We might feel excited for MLNX and some investors might think they want to join the rise in its stock price. But will the rise continue? Let’s look at insiders’ actions now.

Insiders' action

Since July this year, insiders have continuously exercised their options at quite low prices, in the range of $9.19-$24.19 and sold their shares in $71-$118 range. The total sale value reached more than $18.8 million in the last 3 months.

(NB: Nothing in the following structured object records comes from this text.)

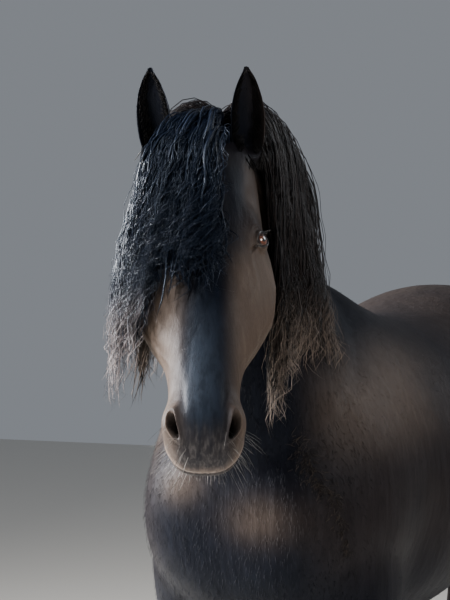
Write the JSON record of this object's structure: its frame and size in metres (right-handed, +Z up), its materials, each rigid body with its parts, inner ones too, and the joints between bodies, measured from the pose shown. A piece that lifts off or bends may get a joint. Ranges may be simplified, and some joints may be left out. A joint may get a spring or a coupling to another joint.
{
  "type": "friesian horse",
  "caption": "Black draught-type horse standing square, neck arched and head turned to its left, with long mane, forelock, tail and feathered legs.",
  "frame": {"origin": "on the ground, under the middle of the whole animal's box", "axes": "+Z up; the horse faces -Y, and its left side is +X"},
  "size_m": [0.612, 2.2561, 1.9702],
  "materials": {
    "coat": "short glossy black coat, brown in the sun and blue in the shade",
    "long_hair": "long wavy black hair",
    "eye": "wet, reddish brown",
    "hoof": "dark horn"
  },
  "bodies": {
    "root": {"head": "coat", "neck": "coat", "torso": "coat", "foreleg_left": "coat", "foreleg_right": "coat", "hindleg_left": "coat", "hindleg_right": "coat", "ear_left": "coat", "ear_right": "coat", "tail": "long_hair", "eye_left": "eye", "eye_right": "eye", "hoof_foreleg_left": "hoof", "hoof_foreleg_right": "hoof", "hoof_hindleg_left": "hoof", "hoof_hindleg_right": "hoof"}
  },
  "joints": []
}
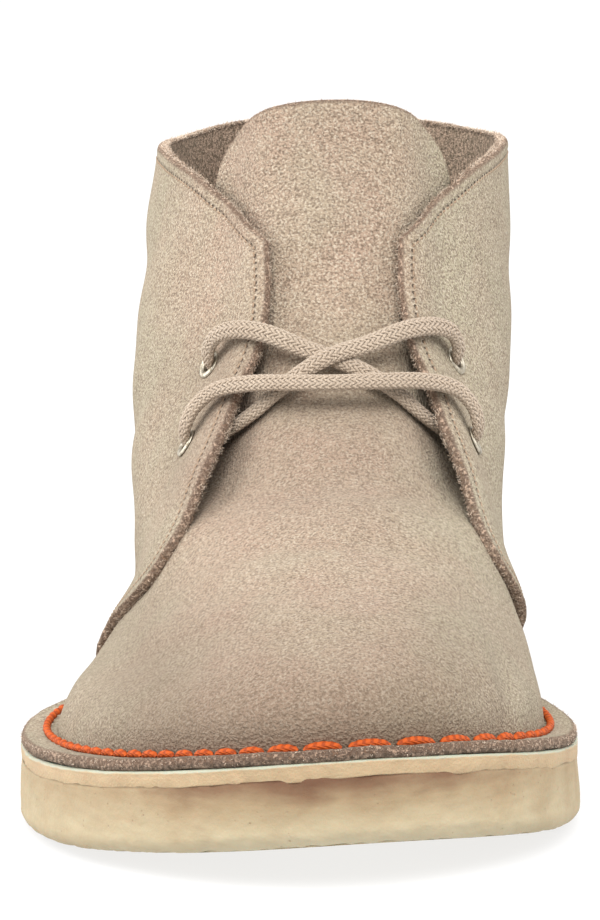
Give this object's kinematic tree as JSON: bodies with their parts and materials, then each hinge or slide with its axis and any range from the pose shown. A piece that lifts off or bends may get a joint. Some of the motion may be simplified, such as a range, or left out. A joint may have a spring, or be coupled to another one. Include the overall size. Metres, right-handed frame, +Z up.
{
  "type": "chukka boot",
  "caption": "Right-foot suede chukka boot: turned-out stitched upper with a tongue and a low open collar, short lacing, on a thick crepe sole with a low heel.",
  "frame": {"origin": "on the floor, under the middle of the boot's box", "axes": "+Y from toe to heel, +X to the inner side of the foot, +Z up"},
  "size_m": [0.1125, 0.3, 0.1416],
  "materials": {
    "crepe": "matte natural crepe",
    "heel_crepe": "matte natural crepe",
    "midsole_rubber": "matte",
    "insole_leather": "matte",
    "suede": "napped",
    "cotton": "braided",
    "eyelet_metal": "worn nickel plate"
  },
  "bodies": {
    "root": {"outsole": "crepe", "heel": "heel_crepe", "midsole": "midsole_rubber", "insole": "insole_leather", "upper": "suede", "lace": "cotton", "eyelet_upper_lateral": "eyelet_metal", "eyelet_upper_medial": "eyelet_metal", "eyelet_lower_lateral": "eyelet_metal", "eyelet_lower_medial": "eyelet_metal"}
  },
  "joints": []
}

I think insiders’ actions might indicate that they are not very bullish for the company at the current price.

My Foolish take

Although MLNX has enjoyed the best growth in both operating performance and its share price year-to-date, and its share price experienced a significant daily fall, but I would not touch it right now because of the following:

  • Insiders keep exercising their options at quite low prices and sell it at much higher prices.
  • Customer concentration is high.
  • High valuation compared to its peers and the industry’s average.
  • Weak fourth quarter guidance


hoangquocanh has no positions in the stocks mentioned above. The Motley Fool has no positions in the stocks mentioned above. Try any of our Foolish newsletter services free for 30 days. We Fools may not all hold the same opinions, but we all believe that considering a diverse range of insights makes us better investors. The Motley Fool has a disclosure policy.If you have questions about this post or the Fool’s blog network, click here for information.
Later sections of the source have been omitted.